El Poder Ejecutivo sancionó el 7 de abril último un decreto de necesidad y urgencia que, si bien devolvía al Instituto la autarquía, modificaba la relación de fuerzas en la conducción. Otorgaba mayor poder al director, delegado del Poder Ejecutivo, y restaba capacidad de acción a los consejeros provinciales.
El medio teatral, y desde ya los propios consejeros, reaccionaron y se produjo un estado deliberativo que culminó con la renuncia del director José María Paolantonio. Un hecho lamentable.
Estado de alerta
Hace pocas horas, el Poder Ejecutivo dio marcha atrás. El decreto en cuestión fue derogado, es decir, se volvió a la situación anterior. Uno de los consejeros se hace cargo de la dirección hasta que se produzcan los cambios que naturalmente traerá aparejado el nuevo gobierno.
La derogación, en un sentido, está bien. La Secretaría de Cultura dio marcha atrás ante las protestas de la comunidad teatral. Pero en el camino quedaron la autarquía y Paolantonio. Y, además, todo ocurre en un momento en que se vienen cambios profundos. Y esto es un motivo de gran preocupación para los teatristas. ¿Qué va a pasar con el Instituto Nacional de Teatro?
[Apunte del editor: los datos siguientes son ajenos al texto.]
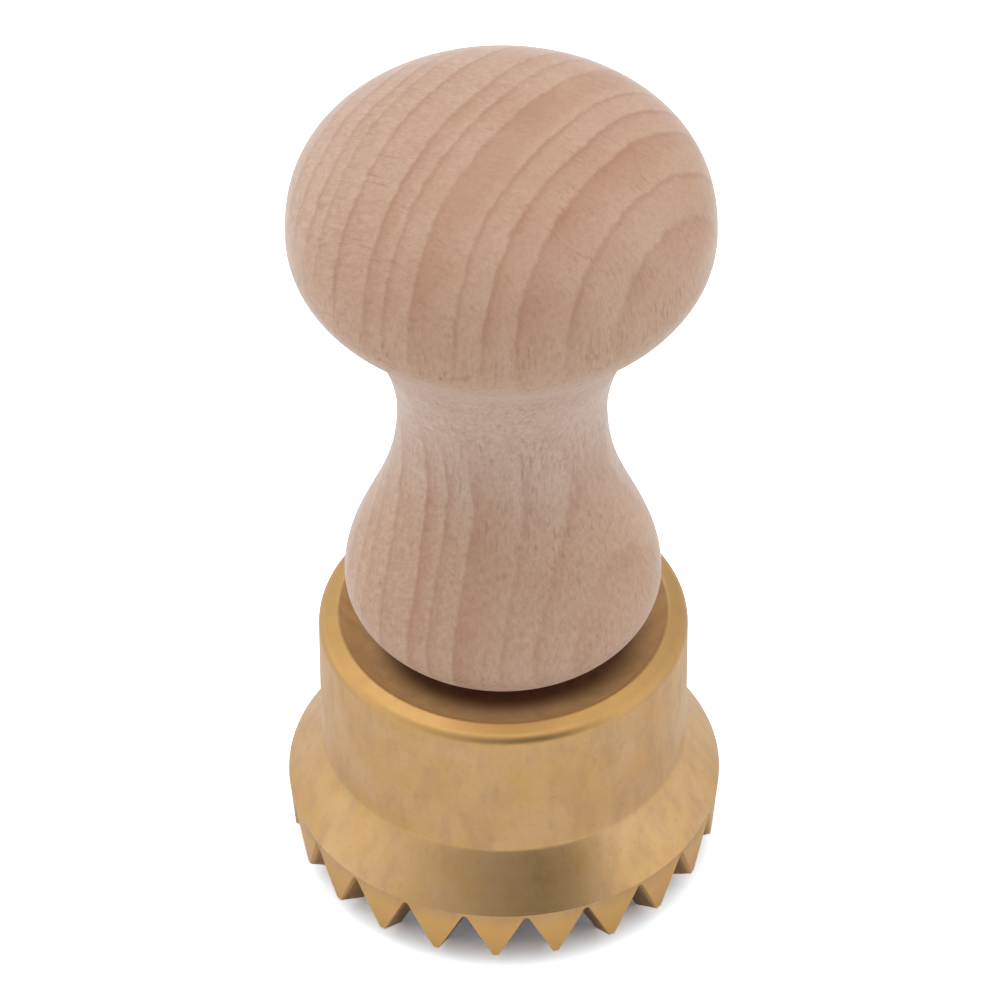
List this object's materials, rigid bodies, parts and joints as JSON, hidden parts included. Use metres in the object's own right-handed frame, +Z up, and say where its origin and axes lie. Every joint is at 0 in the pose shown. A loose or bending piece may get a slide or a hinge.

Los teatristas mantenemos el estado de alerta. Es fundamental lograr la autarquía y abrir un diálogo para mejorar aquellas fallas operativas que suelen entorpecer la marcha de los organismos colegiados. Pero sin por ello modificar la relación de fuerzas entre la dirección y los consejeros.
Tenemos todos que preservar el Instituto Nacional de Teatro. Porque es un organismo que funciona bien y porque es una institución noble. Y es noble porque se alimenta y actúa sobre una actividad generosa y desinteresada.
Podrán decir que hacemos un teatro aburrido. Lo que nunca podrán decir es que lo hacemos por la plata.